No closer in baseball who wasn’t named Gagne could cause every last Yankee in the opposing dugout, including The Mariano himself, to study his every look, his every grip, his every movement, his every element of turn, kick, delivery, follow-through, and intent.
That’s precisely what Gagne did one night in Dodger Stadium, in an assignment that began with inducing Alex Rodriguez to kill an eighth-inning rally and climaxed when he punched out Bernie Williams, in the roaring at-bat that began with Vin Scully himself prompted to turn off his mike, after uttering the sentence noted three paragraphs earlier, and just let the viewers sink into the depth of the din, right up to the moment he strangled Williams for strike three.
That Eric Gagne could never imagine his name becoming attached to a 6.89 earned run average, a 1.84 walks/hits-per-inning-pitched rate, and a .400 batting average against him.
He still wears his uniform casually enough to suggest amiable slovenliness; he still has the grizzly visage of his suddenly-seem-brief peak seasons; he still has the rumbling delivery and sweat-salted cap. That’s about the only thing that today’s Gagne shares with the Cy Young Award winner who once brought Dodger Stadium to its feet and to somewhere beyond the top of its voices.
But now—following a 2007 in which he seemed to revive in Texas only to slip between the periodically powerful and the occasionally lame as Jonathan Papelbon’s setup in Boston—that flashing scoreboard display of old, showing image after onrushing image of Gagne’s goggled visage between blasts of GAME OVER, may telegraph something Gagne may not be anxious to face.
“He’s really pushing himself really, really hard and taking it really, really hard,” Brewers manager Ned Yost told reporters after Gagne made his decision. “We’ll probably just mix and match, I’m not going to do anything crazy.”

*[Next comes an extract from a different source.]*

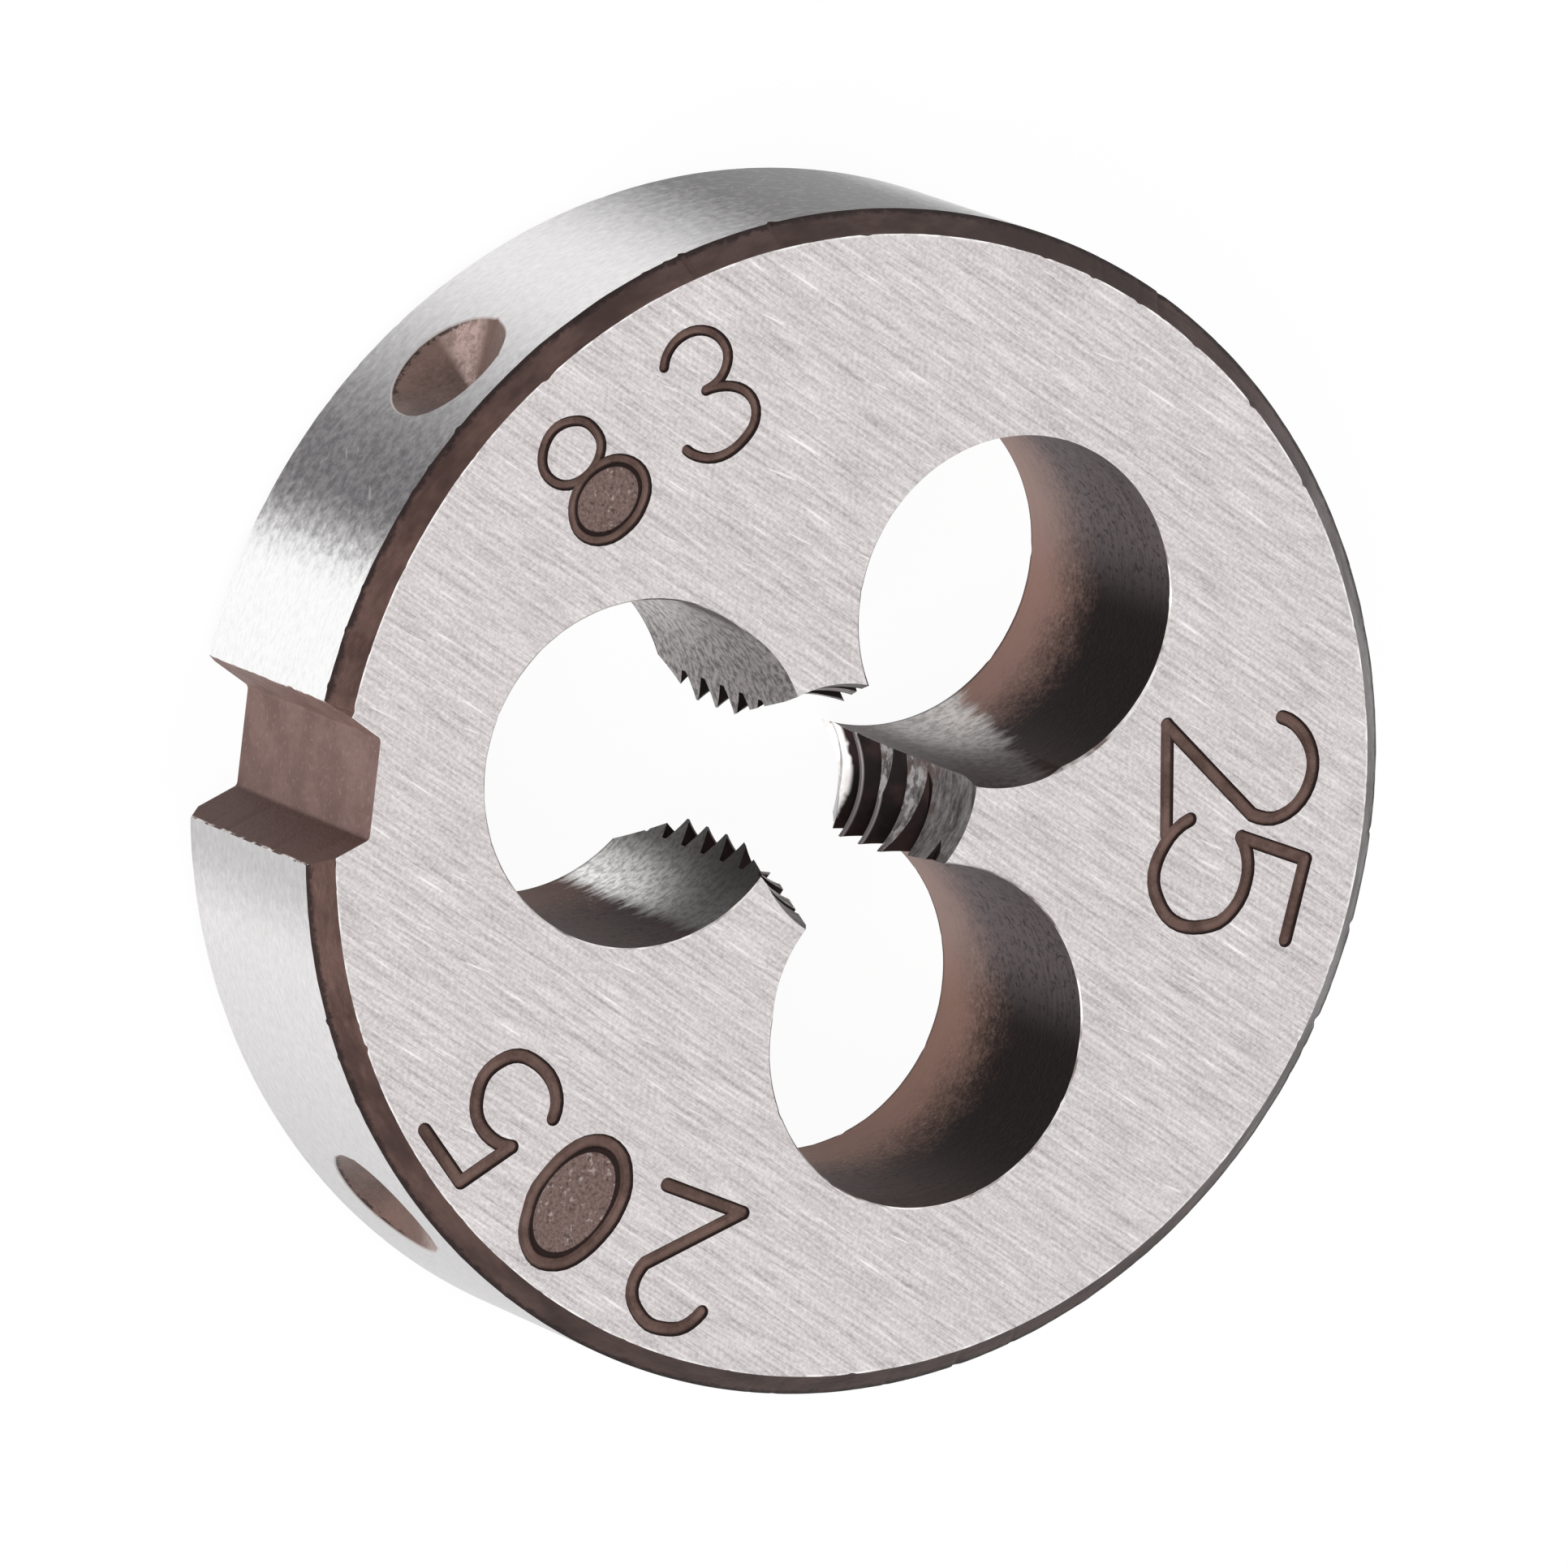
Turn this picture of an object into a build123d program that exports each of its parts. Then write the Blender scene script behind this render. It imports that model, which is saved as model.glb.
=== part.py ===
from build123d import *

import os
from math import atan, cos, degrees, pi, radians, sin, tan

# The die lies on its plain back face, with its axis on Z and the notch in its rim facing -Y.
# Lengths are in millimetres. Angles are in degrees, turned about Z from +X.

# Blank
outside_diameter = 20.0
thickness = 5.0
front_rim_chamfer = 0.37
back_rim_chamfer = 0.27

# Chip holes, which leave the cutting lands between them. The last one wandered in drilling
chip_hole_count = 3
chip_hole_diameter = 5.84
chip_hole_circle = 8.34
chip_hole_turn = -5.8
chip_hole_shift = 0.08
wandered_hole_shift = 0.07
wandered_hole_lean = 0.6

# Left-hand thread in the lands, cut a little off centre
thread_crest_diameter = 3.17
thread_root_diameter = 4.0
thread_pitch = 0.7
thread_flank_angle = 60.0
thread_root_flat = 0.14
thread_root_height = 0.63
thread_shift = 0.08
thread_shift_angle = 267.0

# Lead cones at both ends of the thread, relieved behind each cutting edge
front_lead_mouth_diameter = 4.33
front_lead_side_angle = 15.8
front_lead_relief = 0.35
back_lead_mouth_diameter = 4.72
back_lead_side_angle = 27.0
back_lead_relief = 0.55
lead_shift = 0.06
lead_shift_angle = 196.0

# Notch in the rim
notch_depth = 1.02
notch_floor_width = 1.66
notch_wall_angle = 60.0
notch_corner_radius = 0.1

# Drilled dimples in the rim, for the screws of the stock
dimple_diameter = 2.5
dimple_point_angle = 118.0
dimple_height = 2.7
dimple_spread = 90.0
dimple_turn = 2.5

# Directions round the die
notch_angle = 270.0
hole_step = 360.0 / chip_hole_count
hole_angles = [notch_angle + chip_hole_turn + hole * hole_step for hole in range(chip_hole_count)]
land_angles = [hole_angle + hole_step / 2 for hole_angle in hole_angles]
dimple_angles = [notch_angle + dimple_turn + side * dimple_spread / 2 for side in (-1, 1)]

# Radii and depths that follow from the sizes above
rim = outside_diameter / 2
crest = thread_crest_diameter / 2
root = thread_root_diameter / 2
dimple_depth = dimple_diameter / 2 / tan(radians(dimple_point_angle / 2))

# How far a cutting shape reaches past the surface that it cuts
overrun = 0.1


def polar(radius, angle, height=0.0):
    """Gives the point at a radius, a direction and a height."""
    return (radius * cos(radians(angle)), radius * sin(radians(angle)), height)


with BuildPart() as die_body:
    # Turned blank, chamfered at both rims
    with BuildSketch(Plane.XZ):
        with BuildLine():
            Polyline(
                (0, 0),
                (rim - back_rim_chamfer, 0),
                (rim, back_rim_chamfer),
                (rim, thickness - front_rim_chamfer),
                (rim - front_rim_chamfer, thickness),
                (0, thickness),
                close=True,
            )
        make_face()
    revolve(axis=Axis.Z)

    # Centre bore, at the size of the thread's crests
    thread_axis = Vector(*polar(thread_shift, thread_shift_angle))
    with BuildSketch(Plane(origin=thread_axis)):
        Circle(crest)
    extrude(amount=thickness, mode=Mode.SUBTRACT)

    # Lead cones: each land has its own, off centre, so that it falls away behind the cutting edge
    front_lead = (front_lead_mouth_diameter, front_lead_side_angle, front_lead_relief)
    back_lead = (back_lead_mouth_diameter, back_lead_side_angle, back_lead_relief)
    for face_height, inwards, lead in ((thickness, -1, front_lead), (0, 1, back_lead)):
        mouth_diameter, side_angle, relief = lead
        lead_mouth = mouth_diameter / 2
        lead_end = crest - relief
        lead_depth = (lead_mouth - lead_end) / tan(radians(side_angle))
        lead_axis = Vector(*polar(lead_shift, lead_shift_angle, face_height))
        for land_angle in land_angles:
            middle = lead_axis + Vector(*polar(relief, land_angle - inwards * 90))
            start = land_angle - hole_step / 2
            section = Plane(origin=middle, x_dir=polar(1, start), z_dir=polar(1, start - 90))
            with BuildSketch(section):
                with BuildLine():
                    Polyline(
                        (0, 0),
                        (lead_mouth, 0),
                        (lead_end, inwards * lead_depth),
                        (0, inwards * lead_depth),
                        close=True,
                    )
                make_face()
            revolve(axis=Axis(middle, (0, 0, 1)), revolution_arc=hole_step, mode=Mode.SUBTRACT)

    # Thread: on a land, each turn is a short V ring, tilted by the helix angle to the left hand
    helix_angle = degrees(atan(thread_pitch / (pi * (root + crest))))
    inner = crest - overrun
    inner_half_width = thread_root_flat / 2 + (root - inner) * tan(radians(thread_flank_angle / 2))
    for land_angle in land_angles:
        lowest = (thread_root_height - thread_pitch * land_angle / 360) % thread_pitch
        for turn in range(int((thickness - lowest) / thread_pitch) + 1):
            middle = thread_axis + Vector(0, 0, lowest + turn * thread_pitch)
            level = Plane(origin=middle, x_dir=polar(1, land_angle), z_dir=(0, 0, 1))
            tilted = level.rotated((-helix_angle, 0, 0))
            start = tilted.rotated((0, 0, -hole_step / 2))
            section = Plane(origin=middle, x_dir=start.x_dir, z_dir=-start.y_dir)
            with BuildSketch(section):
                with BuildLine():
                    Polyline(
                        (inner, -inner_half_width),
                        (root, -thread_root_flat / 2),
                        (root, thread_root_flat / 2),
                        (inner, inner_half_width),
                        close=True,
                    )
                make_face()
            revolve(
                axis=Axis(middle, tilted.z_dir),
                revolution_arc=hole_step,
                mode=Mode.SUBTRACT,
            )

    # Chip holes, drilled from the front a little off centre, away from the notch
    leans = [0.0] * (chip_hole_count - 1) + [wandered_hole_lean]
    for hole_angle, lean in zip(hole_angles, leans):
        start = Vector(*polar(chip_hole_circle / 2, hole_angle, thickness))
        start += Vector(*polar(chip_hole_shift, notch_angle + 180))
        if lean:
            start += Vector(*polar(wandered_hole_shift, notch_angle - 90))
        with Locations(Plane(origin=start).rotated((0, lean, 0))):
            Cylinder(chip_hole_diameter / 2, 3 * thickness, mode=Mode.SUBTRACT)

    # Notch: a flat floor between two sloped walls, right through the rim
    floor = rim - notch_depth
    half_floor = notch_floor_width / 2
    open_side = rim + overrun
    half_open_side = half_floor + (open_side - floor) * tan(radians(notch_wall_angle / 2))
    with BuildSketch(Plane.XY.rotated((0, 0, notch_angle))) as notch:
        with BuildLine():
            Polyline(
                (open_side, -half_open_side),
                (floor, -half_floor),
                (floor, half_floor),
                (open_side, half_open_side),
                close=True,
            )
        make_face()
        fillet(notch.vertices().sort_by(Axis.X)[:2], notch_corner_radius)
    extrude(amount=thickness, mode=Mode.SUBTRACT)

    # Dimples: the print of a drill point, square to the rim
    for dimple_angle in dimple_angles:
        seat = Plane(
            origin=polar(rim, dimple_angle, dimple_height),
            z_dir=polar(1, dimple_angle),
        )
        with Locations(seat):
            Cone(
                bottom_radius=0,
                top_radius=dimple_diameter / 2,
                height=dimple_depth,
                align=(Align.CENTER, Align.CENTER, Align.MAX),
                mode=Mode.SUBTRACT,
            )

die_body.part.label = "die_body"
os.makedirs("parts", exist_ok=True)
export_step(die_body.part, "parts/die_body.step")
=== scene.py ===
from math import cos, pi, radians, sin, tan

import bmesh
import bpy
from mathutils import Matrix, Vector, noise


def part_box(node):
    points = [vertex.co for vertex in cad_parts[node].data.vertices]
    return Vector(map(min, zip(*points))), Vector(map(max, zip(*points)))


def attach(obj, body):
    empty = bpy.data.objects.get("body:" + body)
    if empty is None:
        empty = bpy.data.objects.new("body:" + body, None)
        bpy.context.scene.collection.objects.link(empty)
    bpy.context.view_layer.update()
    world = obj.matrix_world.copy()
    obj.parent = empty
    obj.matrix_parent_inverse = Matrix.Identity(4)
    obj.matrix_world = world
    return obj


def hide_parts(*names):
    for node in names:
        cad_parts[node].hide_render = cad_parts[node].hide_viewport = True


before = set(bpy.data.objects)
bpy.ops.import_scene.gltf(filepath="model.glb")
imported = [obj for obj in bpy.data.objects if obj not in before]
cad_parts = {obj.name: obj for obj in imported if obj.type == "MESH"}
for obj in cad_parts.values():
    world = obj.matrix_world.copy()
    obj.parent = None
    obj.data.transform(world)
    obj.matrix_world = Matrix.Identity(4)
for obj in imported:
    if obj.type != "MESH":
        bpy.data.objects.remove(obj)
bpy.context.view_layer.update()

# The die is modelled in millimetres, in the frame's own axes, and brought to metres when it is whole.
# Angles are in degrees, turned about Z from +X. The notch in the rim faces -Y.
MM = 0.001
low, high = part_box("die_body")
rim = (high.x - low.x) / 2 / MM
thickness = high.z / MM

# Blank
front_rim_chamfer = 0.37
back_rim_chamfer = 0.27

# Chip holes. The last one wandered towards -X in drilling, and leans
chip_hole_count = 3
chip_hole_radius = 2.92
chip_hole_circle = 4.17
chip_hole_turn = -5.8
chip_hole_shift = 0.08
wandered_hole_shift = 0.07
hole_leans = (0, 0, 0.6)
edge_break = 0.025

# Left-hand thread
crest = 1.585
root = 2.0
thread_pitch = 0.7
thread_flank_angle = 60.0
thread_root_flat = 0.14
thread_root_height = 0.63
thread_shift = 0.08
thread_shift_angle = 267.0

# Lead cones: height of the face, way into the die, radius at the face, side angle and relief
front_lead = (thickness, -1, 2.165, 15.8, 0.35)
back_lead = (0, 1, 2.36, 27.0, 0.55)
lead_shift = 0.06
lead_shift_angle = 196.0

# Facet on the heel of each land, where the chip hole's wall meets the front face
heel_turn = -148.0
heel_radius = 2.41
heel_shift = 0.63
heel_side_angle = 21.0
heel_depth = 0.5

# Notch and dimples in the rim
notch_depth = 1.02
notch_floor_width = 1.66
notch_wall_angle = 60.0
notch_corner_radius = 0.1
dimple_radius = 1.25
dimple_point_angle = 118.0
dimple_height = 2.7
dimple_spread = 90.0
dimple_turn = 2.5

# Directions round the die
notch_angle = 270.0
hole_step = 360.0 / chip_hole_count
hole_angles = [notch_angle + chip_hole_turn + hole * hole_step for hole in range(chip_hole_count)]
land_angles = [angle + hole_step / 2 for angle in hole_angles]
dimple_angles = [notch_angle + dimple_turn + side * dimple_spread / 2 for side in (-1, 1)]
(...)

No, but he’s going to set up a committee that includes anyone in the pen, from reviving setup specialist Guillermo Mota (once the front half of the Dodgers’ fearsome late-game marksmanship, setting up Gagne) and veterans David Riske (21 saves lifetime) and Salomon Torres (30 saves lifetime), as well as Gagne himself when the moment strikes properly enough.
Gagne’s most jarring 2008 statistic: He has a 21.60 ERA to show for his blown saves and losses, but in eleven other gigs the other guys couldn’t pry runs out of him even at gunpoint.
“He just, right now, has been beat down a little bit and needs to take a step back and regain his confidence and make an adjustment or two,” Yost told reporters, after declining to elaborate upon his comment that Brewers coaches think they know what’s really wrong. “He’ll pitch in the seventh and the eighth and if we mix and match, he’ll pitch some in the ninth, too, just like everybody will.”
Gagne’s probably accepted that the days he brought a city to a dead halt are gone forever. He’s probably hoping that the days won’t be dying in which he can throw a baseball with success of any kind at all. Isringhausen in his own right has only the second of those to worry about.




2 Responses to ““I Don’t Deserve That Ninth Inning Right Now””
May 13th, 2008 at 10:15 am
Gagne changed his mind on Monday, proclaiming himself ready (or at least willing) to become the closer again. The statement could be construed as a contraction of his earlier statement, but is more likely an attempt to show to Ned Yost his desire to close at some point, and that he still has some shred of confidence left.
Yost has stated that they (meaning him and pitching coach Mike Maddux) have noticed a tell or flaw in Gagne’s delivery–they won’t say what–but imply that that is his problem right now and, once they’ve fixed it, Gagne will close again…but likely eased into it.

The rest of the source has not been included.